Screenshot 2024-09-30 at 01.14.18

选择目标数据集#

由于我们想提升模型对数字 9 的识别效果，所以从 MNIST 数据集中仅选择数字 9 的样本进行微调。

# 仅保留数字 9 的样本
mnist_trainset = datasets.MNIST(root='./data', train=True, download=True, transform=transform)
digit_9_indices = mnist_trainset.targets == 9
mnist_trainset.data = mnist_trainset.data[digit_9_indices]
mnist_trainset.targets = mnist_trainset.targets[digit_9_indices]

# 创建 data loader
train_loader = torch.utils.data.DataLoader(mnist_trainset, batch_size=10, shuffle=True)

微调模型#

我们在冻结原始权重的情况下，仅使用数字 9 的数据对模型进行微调。

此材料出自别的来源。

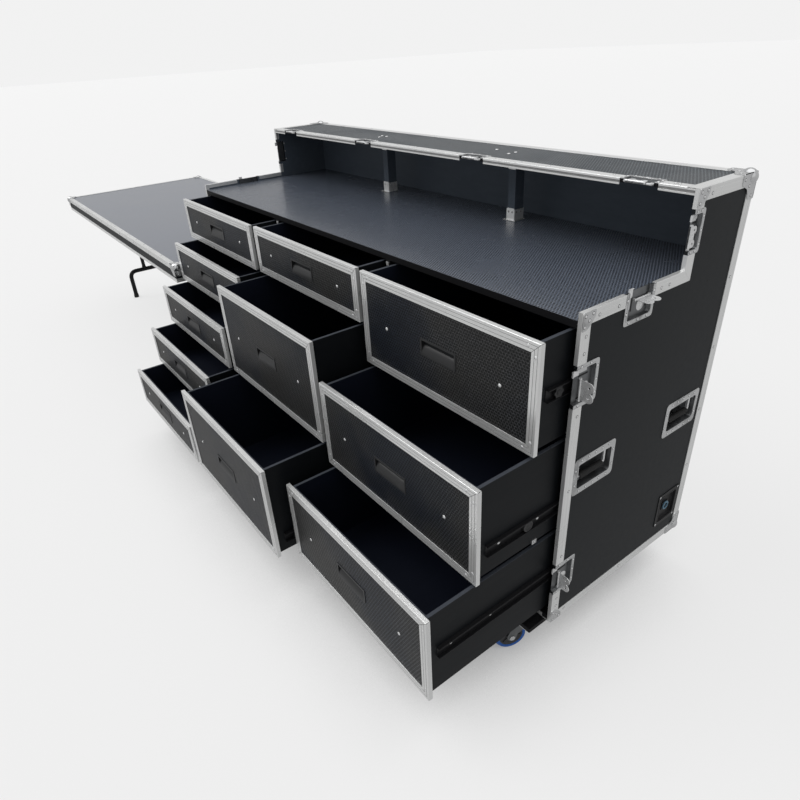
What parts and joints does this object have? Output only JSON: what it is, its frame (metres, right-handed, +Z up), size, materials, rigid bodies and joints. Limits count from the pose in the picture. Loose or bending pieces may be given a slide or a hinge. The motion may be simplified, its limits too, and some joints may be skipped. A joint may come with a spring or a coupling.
{
  "type": "road case with drawers",
  "caption": "Wheeled flight case with telescopic drawers under a worktop and a stepped hutch, its front cover standing beside it as a folding-leg table",
  "frame": {"origin": "middle of the bounding box on the floor", "axes": "+X runs along the case from the table at its left end to its right end, +Y from the drawers' fronts to the back, +Z up"},
  "size_m": [4.1322, 1.2128, 1.2403],
  "materials": {
    "hex_laminate": "hexagon-textured black laminate on plywood",
    "charcoal_laminate": "smooth dark grey laminate on plywood",
    "black_board": "black stained plywood",
    "worktop_laminate": "fine dotted laminate",
    "table_laminate": "smooth semi-gloss black laminate",
    "aluminium": "brushed extrusion",
    "plated_steel": "zinc plated",
    "black_steel": "black powder coat",
    "rubber_grip": "black rubber grip on a plated rod",
    "blue_plastic": "blue-green moulded socket",
    "blue_tyre": "blue elastic tyre on a grey hub"
  },
  "bodies": {
    "case": {"end_panel_left": "charcoal_laminate", "end_panel_right": "charcoal_laminate", "back_panel": "charcoal_laminate", "bottom_panel": "black_board", "worktop": "worktop_laminate", "top_panel": "hex_laminate", "divider_left": "black_board", "divider_right": "black_board", "end_frame_left": "aluminium", "end_frame_right": "aluminium", "rear_bottom_profile": "aluminium", "rear_top_profile": "aluminium", "front_strip": "aluminium", "hutch_lip_profile": "aluminium", "hutch_post_left": "black_board", "hutch_post_right": "black_board", "inlet_dish": "black_steel", "power_inlet": "blue_plastic", "castor_board": "black_board", "table_rim": "charcoal_laminate", "table_top_frame": "aluminium", "table_top": "table_laminate"},
    "drawer_l1": {"drawer_l1": "hex_laminate"},
    "drawer_l2": {"drawer_l2": "hex_laminate"},
    "drawer_l3": {"drawer_l3": "hex_laminate"},
    "drawer_l4": {"drawer_l4": "hex_laminate"},
    "drawer_l5": {"drawer_l5": "hex_laminate"},
    "drawer_m1": {"drawer_m1": "hex_laminate"},
    "drawer_m2": {"drawer_m2": "hex_laminate"},
    "drawer_m3": {"drawer_m3": "hex_laminate"},
    "drawer_r1": {"drawer_r1": "hex_laminate"},
    "drawer_r2": {"drawer_r2": "hex_laminate"},
    "drawer_r3": {"drawer_r3": "hex_laminate"},
    "latch_wing_left_lower": {"latch_wing_left_lower": "plated_steel"},
    "latch_wing_left_upper": {"latch_wing_left_upper": "plated_steel"},
    "latch_wing_left_step": {"latch_wing_left_step": "plated_steel"},
    "latch_wing_left_riser": {"latch_wing_left_riser": "plated_steel"},
    "latch_wing_right_lower": {"latch_wing_right_lower": "plated_steel"},
    "latch_wing_right_upper": {"latch_wing_right_upper": "plated_steel"},
    "latch_wing_right_step": {"latch_wing_right_step": "plated_steel"},
    "latch_wing_right_riser": {"latch_wing_right_riser": "plated_steel"},
    "latch_wing_hutch_1": {"latch_wing_hutch_1": "plated_steel"},
    "latch_wing_hutch_2": {"latch_wing_hutch_2": "plated_steel"},
    "latch_wing_hutch_3": {"latch_wing_hutch_3": "plated_steel"},
    "latch_wing_hutch_4": {"latch_wing_hutch_4": "plated_steel"},
    "handle_left_front": {"handle_left_front": "rubber_grip"},
    "handle_left_rear": {"handle_left_rear": "rubber_grip"},
    "handle_right_front": {"handle_right_front": "rubber_grip"},
    "handle_right_rear": {"handle_right_rear": "rubber_grip"},
    "castor_fork_front_right": {"castor_fork_front_right": "plated_steel"},
    "castor_wheel_front_right": {"castor_wheel_front_right": "blue_tyre"},
    "castor_fork_front_left": {"castor_fork_front_left": "plated_steel"},
    "castor_wheel_front_left": {"castor_wheel_front_left": "blue_tyre"},
    "castor_fork_rear_right": {"castor_fork_rear_right": "plated_steel"},
    "castor_wheel_rear_right": {"castor_wheel_rear_right": "blue_tyre"},
    "castor_fork_rear_left": {"castor_fork_rear_left": "plated_steel"},
    "castor_wheel_rear_left": {"castor_wheel_rear_left": "blue_tyre"},
    "table_leg_left": {"table_leg_left": "black_steel"},
    "table_leg_right": {"table_leg_right": "black_steel"}
  },
  "joints": [
    {"name": "drawer_l1_slide", "type": "slide", "parent": "case", "child": "drawer_l1", "axis": [0, -1, 0], "range_m": [-0.111, 0.389]},
    {"name": "drawer_l2_slide", "type": "slide", "parent": "case", "child": "drawer_l2", "axis": [0, -1, 0], "range_m": [-0.189, 0.311]},
    {"name": "drawer_l3_slide", "type": "slide", "parent": "case", "child": "drawer_l3", "axis": [0, -1, 0], "range_m": [-0.284, 0.216]},
    {"name": "drawer_l4_slide", "type": "slide", "parent": "case", "child": "drawer_l4", "axis": [0, -1, 0], "range_m": [-0.379, 0.121]},
    {"name": "drawer_l5_slide", "type": "slide", "parent": "case", "child": "drawer_l5", "axis": [0, -1, 0], "range_m": [-0.484, 0.016]},
    {"name": "drawer_m1_slide", "type": "slide", "parent": "case", "child": "drawer_m1", "axis": [0, -1, 0], "range_m": [-0.106, 0.394]},
    {"name": "drawer_m2_slide", "type": "slide", "parent": "case", "child": "drawer_m2", "axis": [0, -1, 0], "range_m": [-0.2755, 0.2245]},
    {"name": "drawer_m3_slide", "type": "slide", "parent": "case", "child": "drawer_m3", "axis": [0, -1, 0], "range_m": [-0.483, 0.017]},
    {"name": "drawer_r1_slide", "type": "slide", "parent": "case", "child": "drawer_r1", "axis": [0, -1, 0], "range_m": [-0.1085, 0.3915]},
    {"name": "drawer_r2_slide", "type": "slide", "parent": "case", "child": "drawer_r2", "axis": [0, -1, 0], "range_m": [-0.2755, 0.2245]},
    {"name": "drawer_r3_slide", "type": "slide", "parent": "case", "child": "drawer_r3", "axis": [0, -1, 0], "range_m": [-0.4245, 0.0755]},
    {"name": "latch_wing_left_lower_hinge", "type": "hinge", "parent": "case", "child": "latch_wing_left_lower", "pos_m": [0.03915, -0.1004, 0.281], "axis": [0, 0, 1], "range_deg": [0, 90]},
    {"name": "latch_wing_left_upper_hinge", "type": "hinge", "parent": "case", "child": "latch_wing_left_upper", "pos_m": [0.03915, -0.1004, 0.862], "axis": [0, 0, 1], "range_deg": [0, 90]},
    {"name": "latch_wing_left_step_hinge", "type": "hinge", "parent": "case", "child": "latch_wing_left_step", "pos_m": [0.03915, 0.0876, 1.025], "axis": [0, 1, 0], "range_deg": [0, 90]},
    {"name": "latch_wing_left_riser_hinge", "type": "hinge", "parent": "case", "child": "latch_wing_left_riser", "pos_m": [0.03915, 0.2436, 1.123], "axis": [0, 0, 1], "range_deg": [0, 90]},
    {"name": "latch_wing_right_lower_hinge", "type": "hinge", "parent": "case", "child": "latch_wing_right_lower", "pos_m": [2.03015, -0.1004, 0.281], "axis": [0, 0, -1], "range_deg": [-90, 0]},
    {"name": "latch_wing_right_upper_hinge", "type": "hinge", "parent": "case", "child": "latch_wing_right_upper", "pos_m": [2.03015, -0.1004, 0.862], "axis": [0, 0, -1], "range_deg": [-90, 0]},
    {"name": "latch_wing_right_step_hinge", "type": "hinge", "parent": "case", "child": "latch_wing_right_step", "pos_m": [2.03015, 0.0876, 1.025], "axis": [0, -1, 0], "range_deg": [-90, 0]},
    {"name": "latch_wing_right_riser_hinge", "type": "hinge", "parent": "case", "child": "latch_wing_right_riser", "pos_m": [2.03015, 0.2436, 1.123], "axis": [0, 0, -1], "range_deg": [0, 90]},
    {"name": "latch_wing_hutch_1_hinge", "type": "hinge", "parent": "case", "child": "latch_wing_hutch_1", "pos_m": [0.17465, 0.2436, 1.2265], "axis": [1, 0, 0], "range_deg": [0, 90]},
    {"name": "latch_wing_hutch_2_hinge", "type": "hinge", "parent": "case", "child": "latch_wing_hutch_2", "pos_m": [0.72465, 0.2436, 1.2265], "axis": [1, 0, 0], "range_deg": [0, 90]},
    {"name": "latch_wing_hutch_3_hinge", "type": "hinge", "parent": "case", "child": "latch_wing_hutch_3", "pos_m": [1.30065, 0.2436, 1.2265], "axis": [1, 0, 0], "range_deg": [0, 90]},
    {"name": "latch_wing_hutch_4_hinge", "type": "hinge", "parent": "case", "child": "latch_wing_hutch_4", "pos_m": [1.87065, 0.2436, 1.2265], "axis": [1, 0, 0], "range_deg": [0, 90]},
    {"name": "handle_left_front_hinge", "type": "hinge", "parent": "case", "child": "handle_left_front", "pos_m": [0.04515, -0.0144, 0.6408], "axis": [0, 1, 0], "range_deg": [0, 90], "stiffness_Nm_per_rad": 0.3},
    {"name": "handle_left_rear_hinge", "type": "hinge", "parent": "case", "child": "handle_left_rear", "pos_m": [0.04515, 0.3636, 0.6408], "axis": [0, 1, 0], "range_deg": [0, 90], "stiffness_Nm_per_rad": 0.3},
    {"name": "handle_right_front_hinge", "type": "hinge", "parent": "case", "child": "handle_right_front", "pos_m": [2.02415, -0.0144, 0.6408], "axis": [0, -1, 0], "range_deg": [0, 90], "stiffness_Nm_per_rad": 0.3},
    {"name": "handle_right_rear_hinge", "type": "hinge", "parent": "case", "child": "handle_right_rear", "pos_m": [2.02415, 0.3636, 0.6408], "axis": [0, -1, 0], "range_deg": [0, 90], "stiffness_Nm_per_rad": 0.3},
    {"name": "castor_fork_front_right_swivel", "type": "hinge", "parent": "case", "child": "castor_fork_front_right", "pos_m": [1.95365, -0.1464, 0.091], "axis": [0, 0, 1], "continuous": true},
    {"name": "castor_wheel_front_right_axle", "type": "hinge", "parent": "castor_fork_front_right", "child": "castor_wheel_front_right", "pos_m": [1.94003, -0.18188, 0.05], "axis": [0.9336, -0.3584, 0], "continuous": true},
    {"name": "castor_fork_front_left_swivel", "type": "hinge", "parent": "case", "child": "castor_fork_front_left", "pos_m": [0.11565, -0.1464, 0.091], "axis": [0, 0, 1], "continuous": true},
    {"name": "castor_wheel_front_left_axle", "type": "hinge", "parent": "castor_fork_front_left", "child": "castor_wheel_front_left", "pos_m": [0.09899, -0.18055, 0.05], "axis": [0.8988, -0.4384, 0], "continuous": true},
    {"name": "castor_fork_rear_right_swivel", "type": "hinge", "parent": "case", "child": "castor_fork_rear_right", "pos_m": [1.95365, 0.3766, 0.091], "axis": [0, 0, 1], "continuous": true},
    {"name": "castor_wheel_rear_right_axle", "type": "hinge", "parent": "castor_fork_rear_right", "child": "castor_wheel_rear_right", "pos_m": [1.94318, 0.34007, 0.05], "axis": [0.9613, -0.2756, 0], "continuous": true},
    {"name": "castor_fork_rear_left_swivel", "type": "hinge", "parent": "case", "child": "castor_fork_rear_left", "pos_m": [0.11565, 0.3766, 0.091], "axis": [0, 0, 1], "continuous": true},
    {"name": "castor_wheel_rear_left_axle", "type": "hinge", "parent": "castor_fork_rear_left", "child": "castor_wheel_rear_left", "pos_m": [0.10019, 0.34188, 0.05], "axis": [0.9135, -0.4067, 0], "continuous": true},
    {"name": "table_leg_left_hinge", "type": "hinge", "parent": "case", "child": "table_leg_left", "pos_m": [-1.92235, 0.1326, 0.6992], "axis": [0, -1, 0], "range_deg": [0, 88]},
    {"name": "table_leg_right_hinge", "type": "hinge", "parent": "case", "child": "table_leg_right", "pos_m": [-0.11235, 0.1326, 0.6992], "axis": [0, 1, 0], "range_deg": [0, 88]}
  ]
}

为了节省时间，我们只训练 100 个 batch。

# 微调模型，仅训练 100 个 batch
train(train_loader, net, epochs=1, total_iterations_limit=100)

验证原始权重未被修改#

再次确保微调后，原始权重未发生变化。

assert torch.all(net.linear1.parametrizations.weight.original == original_weights['linear1.weight'])
assert torch.all(net.linear2.parametrizations.weight.original == original_weights['linear2.weight'])
assert torch.all(net.linear3.parametrizations.weight.original == original_weights['linear3.weight'])

enable_disable_lora(enabled=True)
# The new linear1.weight is obtained by the "forward" function of our LoRA parametrization
# The original weights have been moved to net.linear1.parametrizations.weight.original
# More info here: https://pytorch.org/tutorials/intermediate/parametrizations.html#inspecting-a-parametrized-module
assert torch.equal(net.linear1.weight, net.linear1.parametrizations.weight.original + (net.linear1.parametrizations.weight[0].lora_B @ net.linear1.parametrizations.weight[0].lora_A) * net.linear1.parametrizations.weight[0].scale)

enable_disable_lora(enabled=False)
# If we disable LoRA, the linear1.weight is the original one
assert torch.equal(net.linear1.weight, original_weights['linear1.weight'])

# Test with LoRA enabled
enable_disable_lora(enabled=True)
test()

测试模型性能#

启用 LoRA 后，测试模型在测试集上的性能，与原始模型对比：

Screenshot 2024-09-30 at 01.20.30

启用 LoRA 后，模型在数字 9 上的错误识别次数显著减少，从禁用 LoRA 时的 124 次错误降低到了 14 次。虽然整体准确率（88.7%）相比禁用 LoRA 时有所下降，但在特定类别（数字 9）上的性能有了显著改善。通过 LoRA 的微调，模型专注于提高数字 9 的识别能力，而不会大幅修改其他类别的性能。